On Behalf of | Mar 20, 2023 | Nursing Home Neglect

In Georgia, if your loved one is bedridden or spends prolonged time in a wheelchair, they may have developed bedsores. This common medical issue, also called “pressure ulcers,” is preventable when the individual receives proper care. However, bedsores often indicate neglect, which can have serious implications for nursing home residents’ health and well-being.

Who gets bedsores and why

Elderly individuals with limited mobility, especially those in nursing homes, are vulnerable to bedsores. The sores develop due to prolonged pressure on one area of the skin. Bedsores start as reddened areas and progress to deeper tissue damage and ultimately become open wounds that can go deep into fatty tissue or even deeper into the individual’s muscle and bone.

Elderly patients often have thinner skin, medical issues and other factors that make them susceptible to these wounds, which can become life-threatening. Pressure sores typically develop on areas that bear the person’s body weight for extended periods, such as the lower back, hips, tailbone and heels. Dehydration and malnutrition also contribute to the sores’ development.

Nursing home neglect

In nursing homes, the staff ensures residents receive proper and adequate care. Regular repositioning, daily clothing changes and good nutrition play a role in preventing painful and dangerous bedsores. The Federal Government has determined that nursing home residents should not develop bedsores if they are receiving proper care. If bedsores occur, they can signal nursing home neglect.

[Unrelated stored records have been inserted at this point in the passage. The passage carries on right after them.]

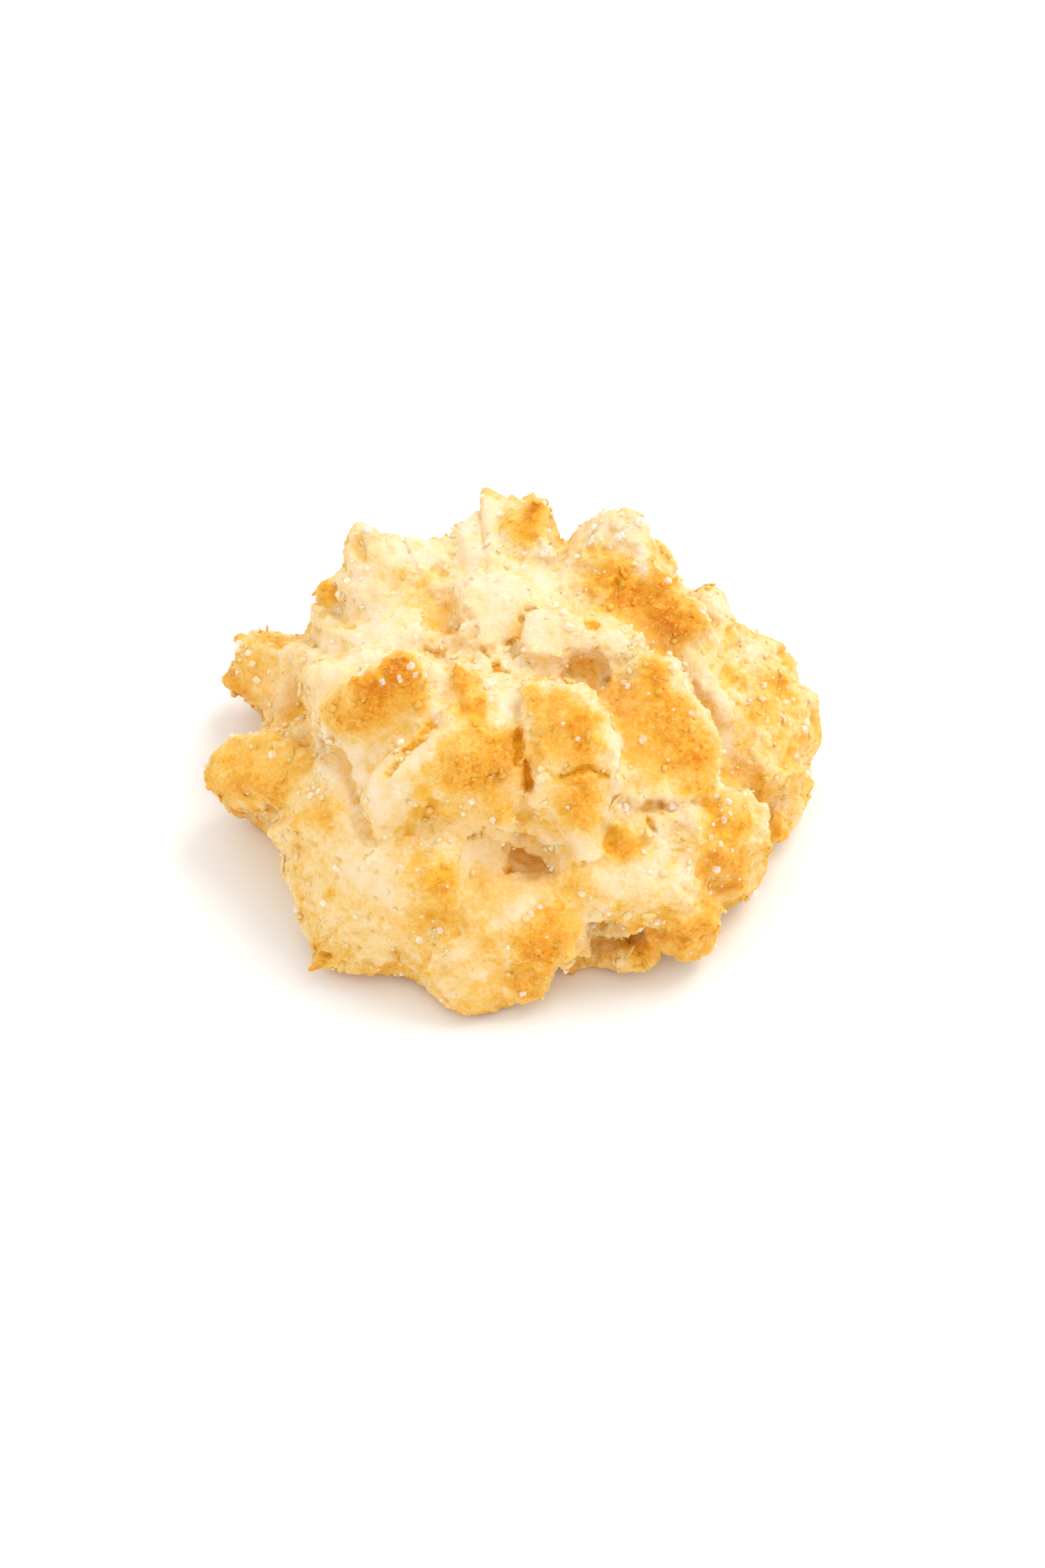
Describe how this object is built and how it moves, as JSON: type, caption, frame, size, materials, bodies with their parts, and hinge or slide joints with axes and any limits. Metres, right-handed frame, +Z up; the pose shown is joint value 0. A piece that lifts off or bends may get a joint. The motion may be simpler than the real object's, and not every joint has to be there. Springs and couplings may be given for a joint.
{
  "type": "coconut macaroon",
  "caption": "Rustic coconut macaroon: one rough baked drop of pale golden dough with browned peaks, torn ledges and clinging sugar crystals",
  "frame": {"origin": "middle of the footprint, on the flat underside", "axes": "+X across the widest side, +Y toward the back, +Z up"},
  "size_m": [0.0576, 0.0568, 0.0287],
  "materials": {
    "baked_dough": "dry crumbly crust, pale gold with browned peaks"
  },
  "bodies": {
    "root": {"macaroon": "baked_dough"}
  },
  "joints": []
}
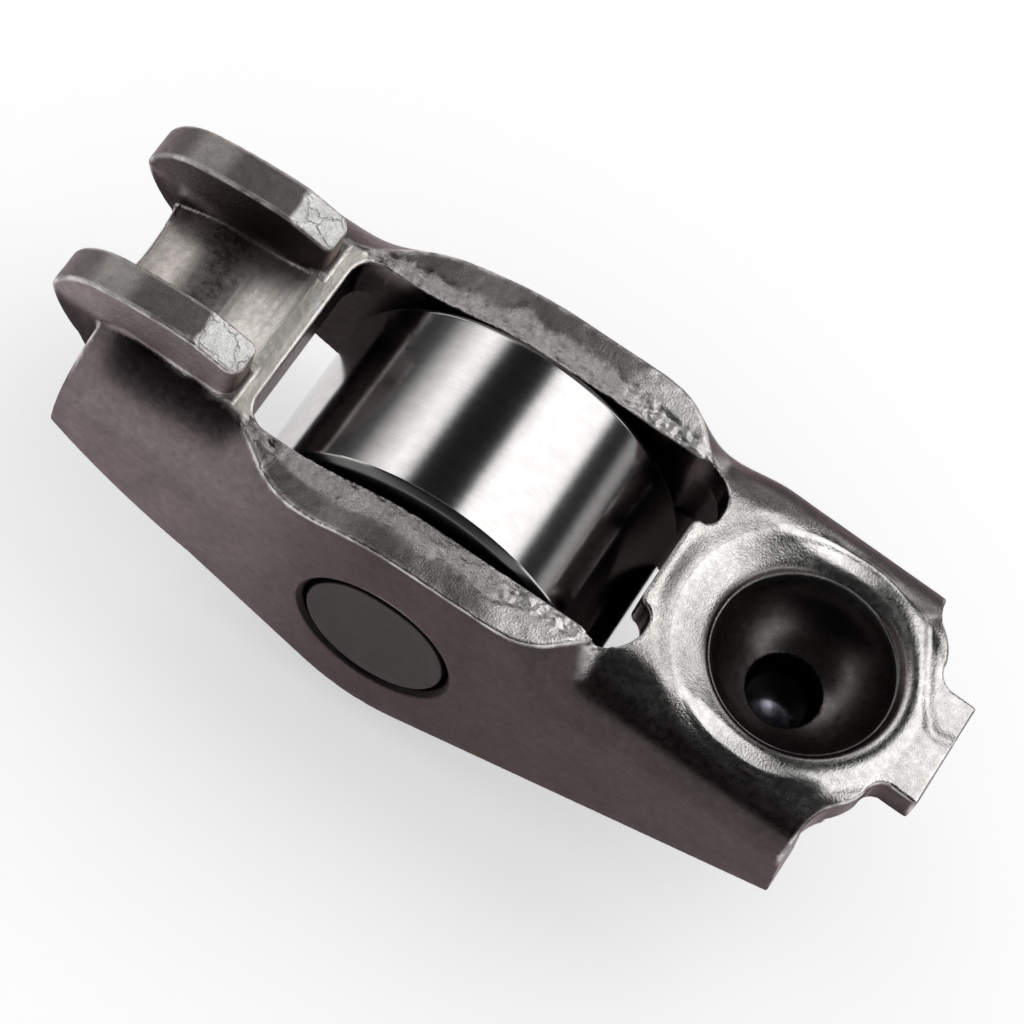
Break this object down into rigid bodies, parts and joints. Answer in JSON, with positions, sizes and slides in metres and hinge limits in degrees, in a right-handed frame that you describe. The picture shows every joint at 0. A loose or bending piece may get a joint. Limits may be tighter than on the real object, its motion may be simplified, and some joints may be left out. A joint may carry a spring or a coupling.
{
  "type": "roller rocker arm",
  "caption": "Pressed steel roller finger rocker arm: valve pad between guide ears, needle-bearing cam roller, and a drawn ball socket with an oil recess.",
  "frame": {"origin": "centre of the roller, on the axle's axis", "axes": "+X from the roller towards the ball socket, Y along the axle, +Z out of the web, the side on which the valve pad and the ball socket open; the roller stands out of the channel towards -Z as well"},
  "size_m": [0.0482, 0.0166, 0.0195],
  "materials": {
    "arm_steel": "tumbled, case-hardened, dark satin walls and bright worn web",
    "axle_steel": "turned end faces, staked rim",
    "roller_steel": "polished, fine lines round the rim",
    "needle_steel": "ground"
  },
  "bodies": {
    "arm": {"arm_body": "arm_steel", "axle": "axle_steel"},
    "roller": {"roller": "roller_steel"},
    "needle_set": {"needle_01": "needle_steel", "needle_02": "needle_steel", "needle_03": "needle_steel", "needle_04": "needle_steel", "needle_05": "needle_steel", "needle_06": "needle_steel", "needle_07": "needle_steel", "needle_08": "needle_steel", "needle_09": "needle_steel", "needle_10": "needle_steel", "needle_11": "needle_steel", "needle_12": "needle_steel", "needle_13": "needle_steel", "needle_14": "needle_steel", "needle_15": "needle_steel", "needle_16": "needle_steel", "needle_17": "needle_steel", "needle_18": "needle_steel", "needle_19": "needle_steel"}
  },
  "joints": [
    {"name": "roller_spin", "type": "hinge", "parent": "arm", "child": "roller", "pos_m": [0, 0, 0], "axis": [0, 1, 0], "continuous": true},
    {"name": "needle_orbit", "type": "hinge", "parent": "arm", "child": "needle_set", "pos_m": [0, 0, 0], "axis": [0, 1, 0], "continuous": true}
  ],
  "couplings": [
    {"joint": "needle_orbit", "follows": "roller_spin", "ratio": 0.57906}
  ]
}
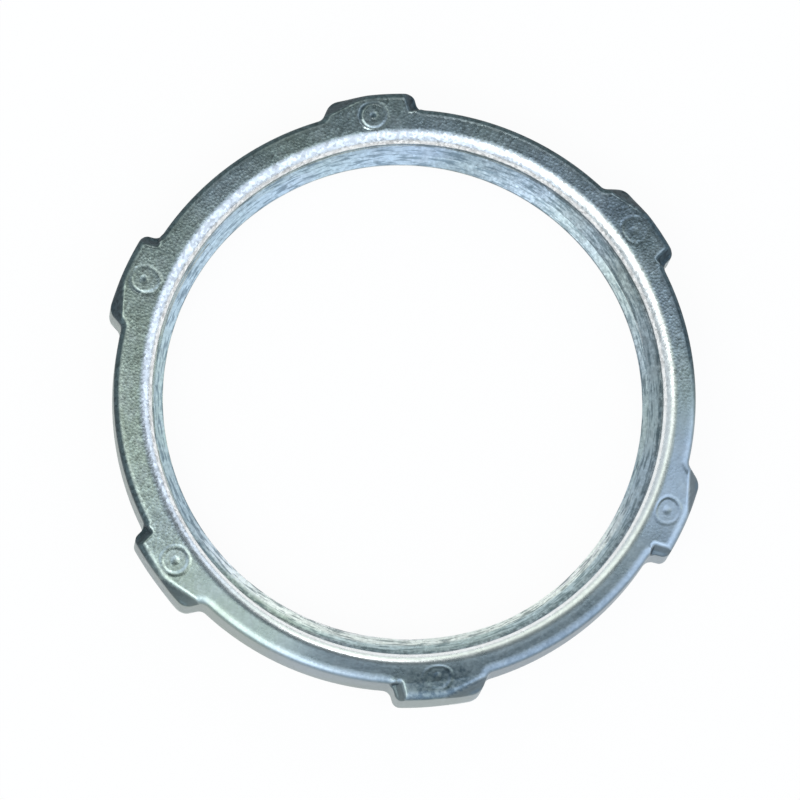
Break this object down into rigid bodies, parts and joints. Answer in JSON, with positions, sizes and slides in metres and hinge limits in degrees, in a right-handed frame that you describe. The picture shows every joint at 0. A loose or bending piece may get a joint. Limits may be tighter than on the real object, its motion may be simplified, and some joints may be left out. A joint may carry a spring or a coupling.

The beginning signs of neglect

If you have a loved one in a nursing home, be aware that a stage 1 bedsore shows redness, warmth or discoloration, although the skin has not yet broken. This condition signifies neglect, and the facility should immediately take steps to prevent the bedsores from worsening. Not all nursing home residents can communicate if uncomfortable, so the caregivers must remain vigilant.

A stage 2 bedsore has broken skin with a shallow sore, and as the wound becomes deeper, it takes longer to heal, causes more pain and exposes the patient to the risk of sepsis, possible surgery or death.

Awareness of bedsores, their seriousness and how they indicate nursing home neglect can help you advocate for your loved one’s health and safe care.